# To do
In the records below, find each line with the word "that" and copy it.

START Record list

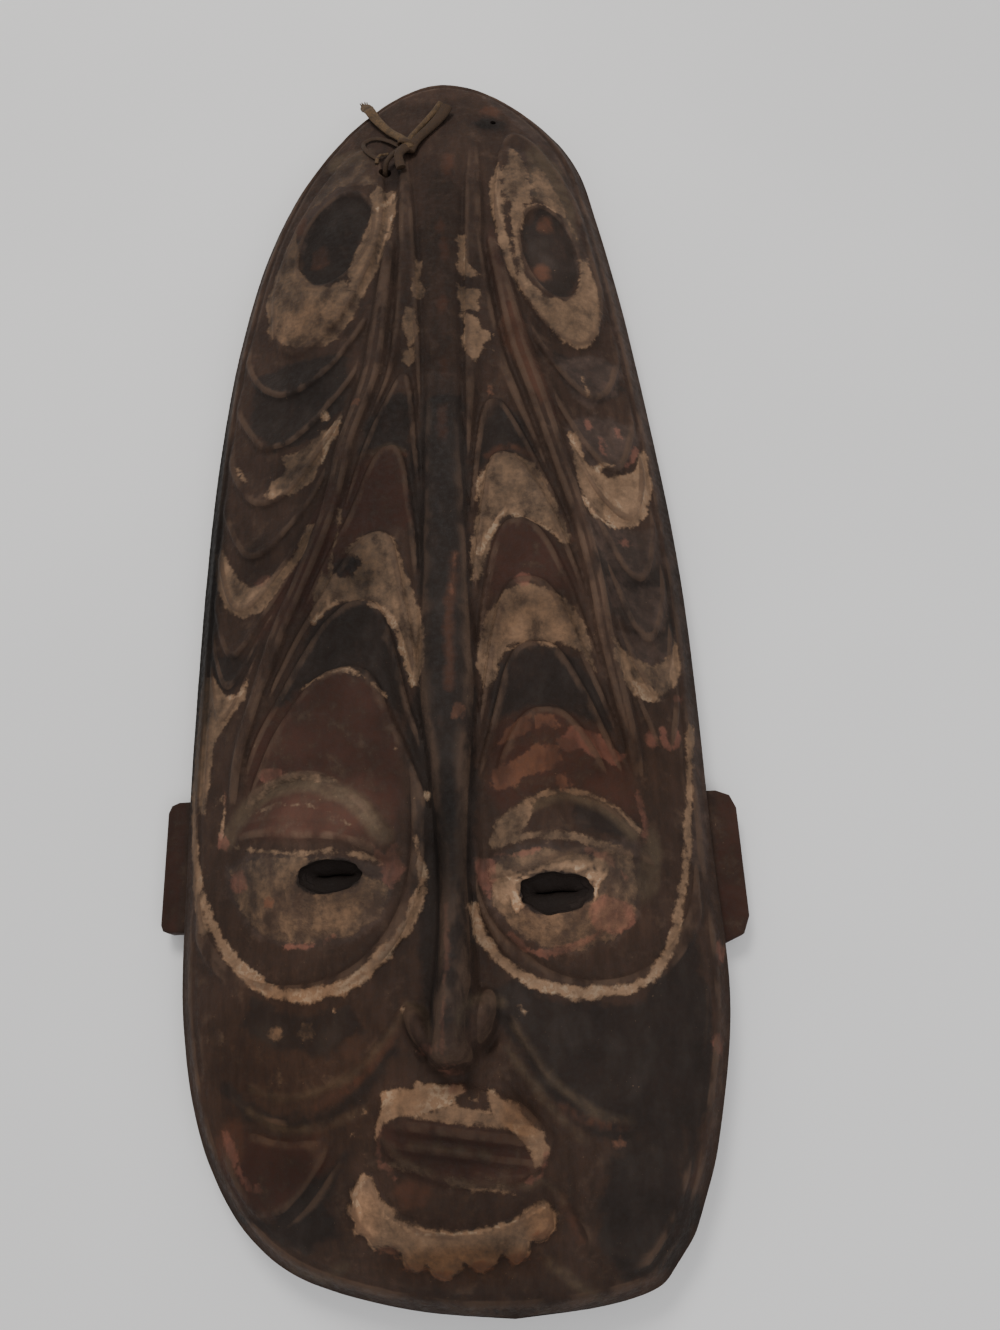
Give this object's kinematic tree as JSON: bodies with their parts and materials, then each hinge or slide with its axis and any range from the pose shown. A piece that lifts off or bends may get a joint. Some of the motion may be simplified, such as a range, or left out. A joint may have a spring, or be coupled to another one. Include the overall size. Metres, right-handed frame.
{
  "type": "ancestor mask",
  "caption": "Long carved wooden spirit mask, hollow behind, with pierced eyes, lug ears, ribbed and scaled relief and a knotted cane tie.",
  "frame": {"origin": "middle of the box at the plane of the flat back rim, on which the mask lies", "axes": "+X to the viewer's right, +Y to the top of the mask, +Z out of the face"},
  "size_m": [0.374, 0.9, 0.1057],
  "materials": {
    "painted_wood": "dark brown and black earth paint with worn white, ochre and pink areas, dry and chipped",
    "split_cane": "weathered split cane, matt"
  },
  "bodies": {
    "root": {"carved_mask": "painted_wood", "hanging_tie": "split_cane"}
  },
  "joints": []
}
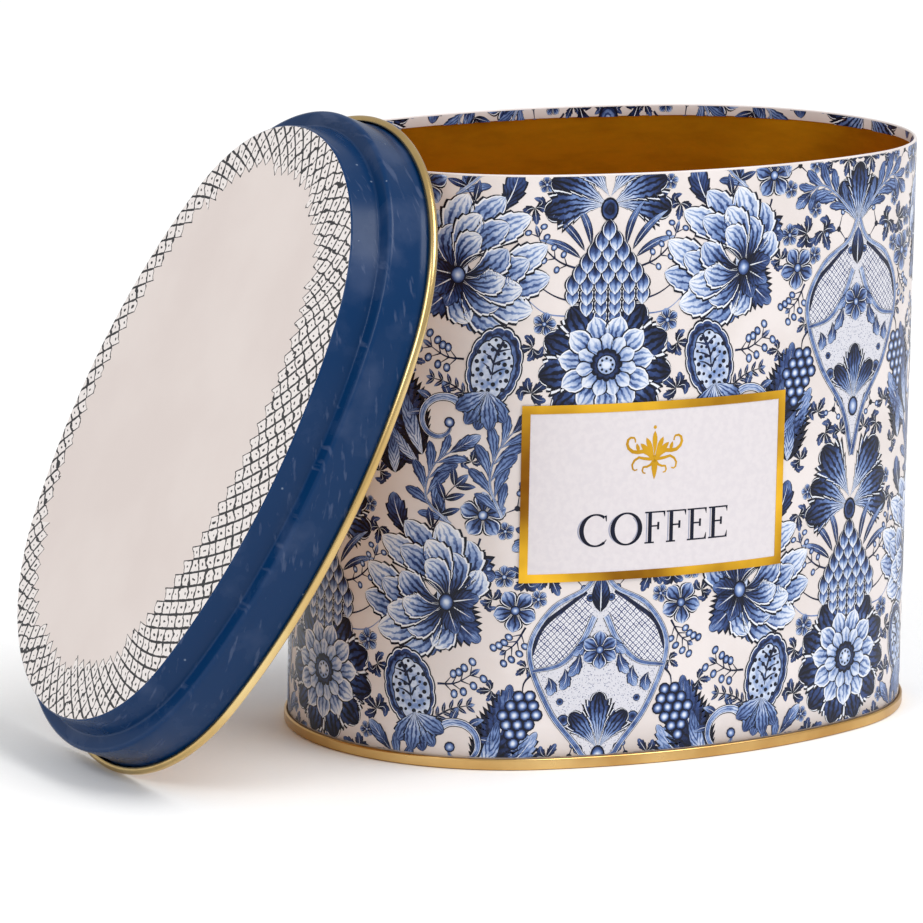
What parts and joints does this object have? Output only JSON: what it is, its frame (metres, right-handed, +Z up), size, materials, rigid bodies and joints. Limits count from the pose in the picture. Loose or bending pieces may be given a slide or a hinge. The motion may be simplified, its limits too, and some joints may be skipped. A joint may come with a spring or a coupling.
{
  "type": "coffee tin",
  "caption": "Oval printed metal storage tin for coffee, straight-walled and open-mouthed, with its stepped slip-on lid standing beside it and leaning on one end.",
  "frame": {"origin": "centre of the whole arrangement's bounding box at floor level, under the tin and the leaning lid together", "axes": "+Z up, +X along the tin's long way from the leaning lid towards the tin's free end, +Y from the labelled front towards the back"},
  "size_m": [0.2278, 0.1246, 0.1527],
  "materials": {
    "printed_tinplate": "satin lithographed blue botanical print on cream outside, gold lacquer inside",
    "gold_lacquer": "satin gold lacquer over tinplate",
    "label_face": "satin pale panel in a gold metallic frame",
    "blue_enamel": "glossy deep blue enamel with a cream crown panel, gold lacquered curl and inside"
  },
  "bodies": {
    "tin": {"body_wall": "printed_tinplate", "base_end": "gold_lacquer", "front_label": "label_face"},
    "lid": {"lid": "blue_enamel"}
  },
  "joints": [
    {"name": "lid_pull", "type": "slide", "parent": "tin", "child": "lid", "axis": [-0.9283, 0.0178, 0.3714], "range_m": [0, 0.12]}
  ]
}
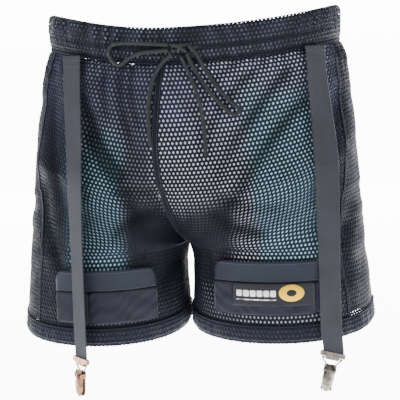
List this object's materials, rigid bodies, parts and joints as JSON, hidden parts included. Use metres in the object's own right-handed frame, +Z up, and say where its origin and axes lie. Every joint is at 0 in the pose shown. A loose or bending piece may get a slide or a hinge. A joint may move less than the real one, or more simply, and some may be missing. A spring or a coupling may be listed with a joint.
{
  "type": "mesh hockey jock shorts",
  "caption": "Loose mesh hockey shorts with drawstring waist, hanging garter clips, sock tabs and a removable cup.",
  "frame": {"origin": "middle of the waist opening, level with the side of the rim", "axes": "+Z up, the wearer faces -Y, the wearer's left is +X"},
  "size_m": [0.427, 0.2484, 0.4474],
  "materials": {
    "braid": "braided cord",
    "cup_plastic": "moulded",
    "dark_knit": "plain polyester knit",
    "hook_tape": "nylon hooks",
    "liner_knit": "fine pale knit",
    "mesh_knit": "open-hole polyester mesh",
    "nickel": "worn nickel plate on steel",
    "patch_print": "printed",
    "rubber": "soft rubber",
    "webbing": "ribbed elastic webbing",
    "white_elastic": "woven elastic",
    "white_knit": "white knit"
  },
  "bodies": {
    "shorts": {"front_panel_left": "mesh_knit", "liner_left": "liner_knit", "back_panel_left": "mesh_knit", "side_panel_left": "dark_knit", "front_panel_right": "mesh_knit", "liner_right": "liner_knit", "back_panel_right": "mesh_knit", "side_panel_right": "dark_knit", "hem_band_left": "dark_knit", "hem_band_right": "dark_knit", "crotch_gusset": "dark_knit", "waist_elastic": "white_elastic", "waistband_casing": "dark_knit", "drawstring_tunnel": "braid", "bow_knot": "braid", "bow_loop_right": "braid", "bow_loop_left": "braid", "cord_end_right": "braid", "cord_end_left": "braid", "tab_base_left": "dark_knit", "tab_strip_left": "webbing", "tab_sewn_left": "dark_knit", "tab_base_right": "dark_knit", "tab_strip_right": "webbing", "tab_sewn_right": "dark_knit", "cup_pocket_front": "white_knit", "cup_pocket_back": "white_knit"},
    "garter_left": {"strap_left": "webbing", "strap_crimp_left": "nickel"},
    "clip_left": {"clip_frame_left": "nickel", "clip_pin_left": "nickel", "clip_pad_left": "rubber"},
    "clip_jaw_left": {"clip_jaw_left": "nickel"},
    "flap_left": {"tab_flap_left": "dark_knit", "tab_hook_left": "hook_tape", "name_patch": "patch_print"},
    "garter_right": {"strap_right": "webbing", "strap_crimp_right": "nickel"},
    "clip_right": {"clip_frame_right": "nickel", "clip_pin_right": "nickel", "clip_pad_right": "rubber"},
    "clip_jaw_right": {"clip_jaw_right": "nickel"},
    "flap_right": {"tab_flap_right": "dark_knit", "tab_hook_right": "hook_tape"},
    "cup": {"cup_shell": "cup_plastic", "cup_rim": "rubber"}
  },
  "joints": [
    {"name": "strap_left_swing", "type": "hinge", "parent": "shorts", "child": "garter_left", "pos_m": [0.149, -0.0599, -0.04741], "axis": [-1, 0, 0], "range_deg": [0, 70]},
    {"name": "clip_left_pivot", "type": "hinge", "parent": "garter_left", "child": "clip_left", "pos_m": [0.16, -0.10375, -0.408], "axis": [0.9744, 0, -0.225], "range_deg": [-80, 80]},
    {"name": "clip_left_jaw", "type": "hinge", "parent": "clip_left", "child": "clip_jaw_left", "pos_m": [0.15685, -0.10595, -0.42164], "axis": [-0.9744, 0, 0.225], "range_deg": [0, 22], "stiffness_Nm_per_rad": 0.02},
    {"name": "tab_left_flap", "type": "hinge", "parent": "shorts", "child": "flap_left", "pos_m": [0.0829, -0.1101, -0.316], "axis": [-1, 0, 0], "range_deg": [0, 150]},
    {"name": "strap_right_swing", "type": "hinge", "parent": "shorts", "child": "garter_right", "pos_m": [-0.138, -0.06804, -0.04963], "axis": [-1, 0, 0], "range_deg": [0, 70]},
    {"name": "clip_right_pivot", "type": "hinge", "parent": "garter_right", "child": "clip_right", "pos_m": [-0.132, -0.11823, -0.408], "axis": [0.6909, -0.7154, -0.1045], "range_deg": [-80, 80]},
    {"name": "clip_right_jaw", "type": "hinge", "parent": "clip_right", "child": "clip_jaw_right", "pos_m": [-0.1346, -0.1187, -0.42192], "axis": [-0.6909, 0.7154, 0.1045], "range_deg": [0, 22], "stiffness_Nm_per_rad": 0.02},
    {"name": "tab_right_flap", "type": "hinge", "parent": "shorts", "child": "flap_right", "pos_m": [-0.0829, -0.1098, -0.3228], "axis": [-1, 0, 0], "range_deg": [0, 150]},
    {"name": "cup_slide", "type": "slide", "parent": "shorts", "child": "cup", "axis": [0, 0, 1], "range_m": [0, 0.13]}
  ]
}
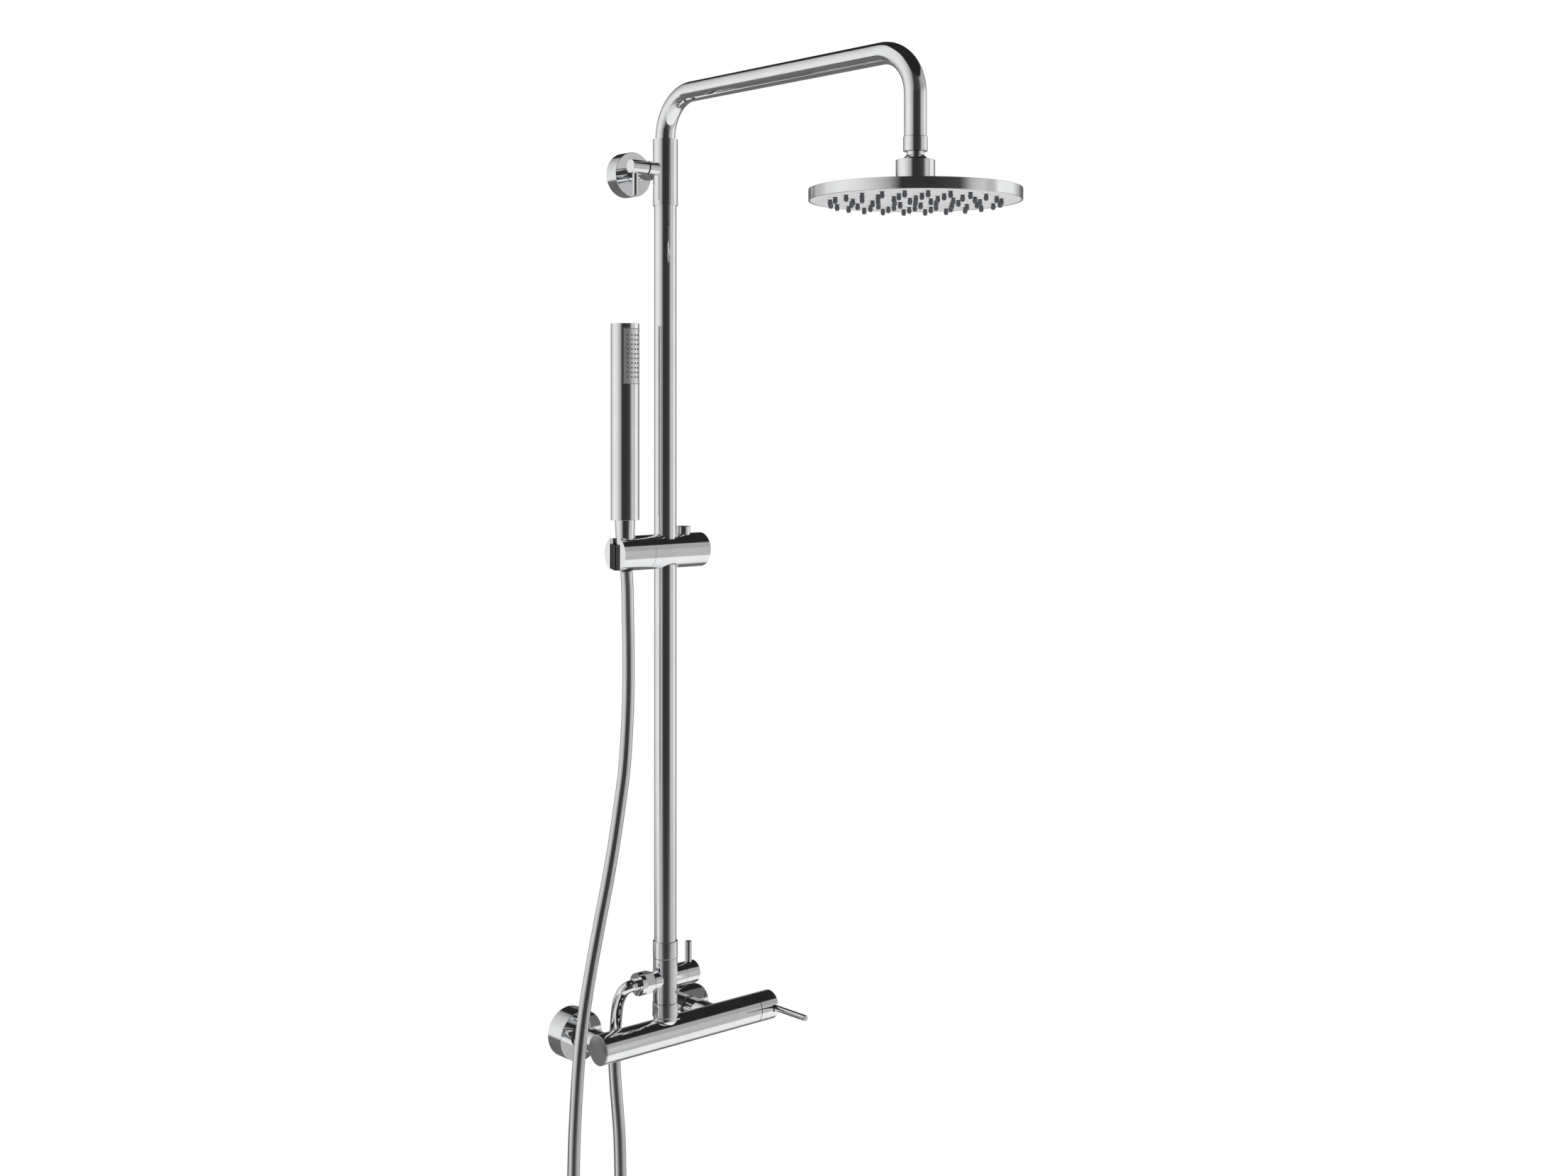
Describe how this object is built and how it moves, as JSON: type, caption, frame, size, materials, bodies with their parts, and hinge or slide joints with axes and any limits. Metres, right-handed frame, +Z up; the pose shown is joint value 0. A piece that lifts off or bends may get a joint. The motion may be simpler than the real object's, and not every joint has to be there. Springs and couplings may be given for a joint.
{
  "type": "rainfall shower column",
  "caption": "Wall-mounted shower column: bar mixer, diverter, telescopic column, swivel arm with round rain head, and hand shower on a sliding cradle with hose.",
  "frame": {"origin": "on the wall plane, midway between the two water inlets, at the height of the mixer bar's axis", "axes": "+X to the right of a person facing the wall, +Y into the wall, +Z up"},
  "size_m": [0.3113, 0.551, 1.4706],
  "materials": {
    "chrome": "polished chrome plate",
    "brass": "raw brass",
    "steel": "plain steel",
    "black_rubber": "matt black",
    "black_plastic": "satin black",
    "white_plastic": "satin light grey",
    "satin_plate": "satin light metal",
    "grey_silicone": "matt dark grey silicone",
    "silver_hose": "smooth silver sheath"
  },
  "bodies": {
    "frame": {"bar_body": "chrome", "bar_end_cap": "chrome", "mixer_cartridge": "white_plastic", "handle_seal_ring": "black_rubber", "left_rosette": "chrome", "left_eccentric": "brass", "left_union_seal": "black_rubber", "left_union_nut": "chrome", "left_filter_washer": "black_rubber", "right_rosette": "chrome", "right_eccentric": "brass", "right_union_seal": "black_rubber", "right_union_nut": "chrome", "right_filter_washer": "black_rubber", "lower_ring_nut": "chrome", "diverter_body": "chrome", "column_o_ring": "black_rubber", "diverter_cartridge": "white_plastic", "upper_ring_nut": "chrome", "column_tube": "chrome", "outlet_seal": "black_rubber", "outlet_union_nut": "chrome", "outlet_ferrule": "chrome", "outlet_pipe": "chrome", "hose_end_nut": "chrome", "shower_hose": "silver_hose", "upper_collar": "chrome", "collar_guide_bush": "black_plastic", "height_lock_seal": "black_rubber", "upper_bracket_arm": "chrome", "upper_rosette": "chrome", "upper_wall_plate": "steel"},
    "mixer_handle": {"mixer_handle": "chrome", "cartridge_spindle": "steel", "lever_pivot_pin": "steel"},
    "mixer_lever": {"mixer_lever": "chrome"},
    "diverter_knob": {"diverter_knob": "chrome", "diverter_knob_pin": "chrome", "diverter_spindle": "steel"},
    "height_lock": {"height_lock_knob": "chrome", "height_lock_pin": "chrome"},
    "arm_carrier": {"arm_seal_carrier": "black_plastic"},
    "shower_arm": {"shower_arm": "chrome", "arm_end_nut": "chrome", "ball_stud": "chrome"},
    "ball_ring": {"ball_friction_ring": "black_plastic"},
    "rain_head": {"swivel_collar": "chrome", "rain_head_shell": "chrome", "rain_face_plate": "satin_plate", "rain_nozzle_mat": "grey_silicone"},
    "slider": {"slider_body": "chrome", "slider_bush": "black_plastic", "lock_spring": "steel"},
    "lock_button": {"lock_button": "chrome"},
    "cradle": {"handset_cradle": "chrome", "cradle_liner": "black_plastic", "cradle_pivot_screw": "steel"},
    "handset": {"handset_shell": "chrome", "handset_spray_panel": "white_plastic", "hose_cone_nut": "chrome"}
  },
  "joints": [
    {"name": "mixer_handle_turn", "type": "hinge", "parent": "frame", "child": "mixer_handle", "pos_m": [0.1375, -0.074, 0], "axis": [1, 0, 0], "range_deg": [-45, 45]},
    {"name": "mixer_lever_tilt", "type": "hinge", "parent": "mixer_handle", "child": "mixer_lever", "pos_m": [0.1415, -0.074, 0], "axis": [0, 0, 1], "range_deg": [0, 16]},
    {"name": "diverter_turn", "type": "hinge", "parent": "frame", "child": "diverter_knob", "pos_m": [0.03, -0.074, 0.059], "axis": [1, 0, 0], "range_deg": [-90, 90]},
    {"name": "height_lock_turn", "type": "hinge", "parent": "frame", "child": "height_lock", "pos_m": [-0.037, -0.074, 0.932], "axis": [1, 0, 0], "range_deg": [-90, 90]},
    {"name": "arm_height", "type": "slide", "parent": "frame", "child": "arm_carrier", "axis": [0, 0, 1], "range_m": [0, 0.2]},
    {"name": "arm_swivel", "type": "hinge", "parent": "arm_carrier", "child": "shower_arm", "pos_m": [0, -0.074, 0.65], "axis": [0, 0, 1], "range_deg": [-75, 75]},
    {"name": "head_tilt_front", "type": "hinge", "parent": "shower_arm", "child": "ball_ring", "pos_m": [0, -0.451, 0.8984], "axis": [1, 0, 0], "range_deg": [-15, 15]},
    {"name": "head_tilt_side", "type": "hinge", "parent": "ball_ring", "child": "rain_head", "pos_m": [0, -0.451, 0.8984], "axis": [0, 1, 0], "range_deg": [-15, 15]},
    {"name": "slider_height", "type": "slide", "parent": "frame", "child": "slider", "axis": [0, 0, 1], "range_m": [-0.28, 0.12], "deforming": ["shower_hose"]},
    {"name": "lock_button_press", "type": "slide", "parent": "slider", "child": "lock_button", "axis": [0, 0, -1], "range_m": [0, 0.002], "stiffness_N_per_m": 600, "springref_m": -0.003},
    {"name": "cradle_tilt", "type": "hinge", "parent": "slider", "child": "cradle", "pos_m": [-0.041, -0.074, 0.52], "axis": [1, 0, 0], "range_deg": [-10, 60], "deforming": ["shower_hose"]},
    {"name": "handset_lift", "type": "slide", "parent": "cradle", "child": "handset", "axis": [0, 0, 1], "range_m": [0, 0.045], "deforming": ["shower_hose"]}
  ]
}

END Record list

# Full response
Give this object's kinematic tree as JSON: bodies with their parts and materials, then each hinge or slide with its axis and any range from the pose shown. A piece that lifts off or bends may get a joint. Some of the motion may be simplified, such as a range, or left out. A joint may have a spring, or be coupled to another one. Include the overall size. Metres, right-handed frame.
Describe how this object is built and how it moves, as JSON: type, caption, frame, size, materials, bodies with their parts, and hinge or slide joints with axes and any limits. Metres, right-handed frame, +Z up; the pose shown is joint value 0. A piece that lifts off or bends may get a joint. The motion may be simpler than the real object's, and not every joint has to be there. Springs and couplings may be given for a joint.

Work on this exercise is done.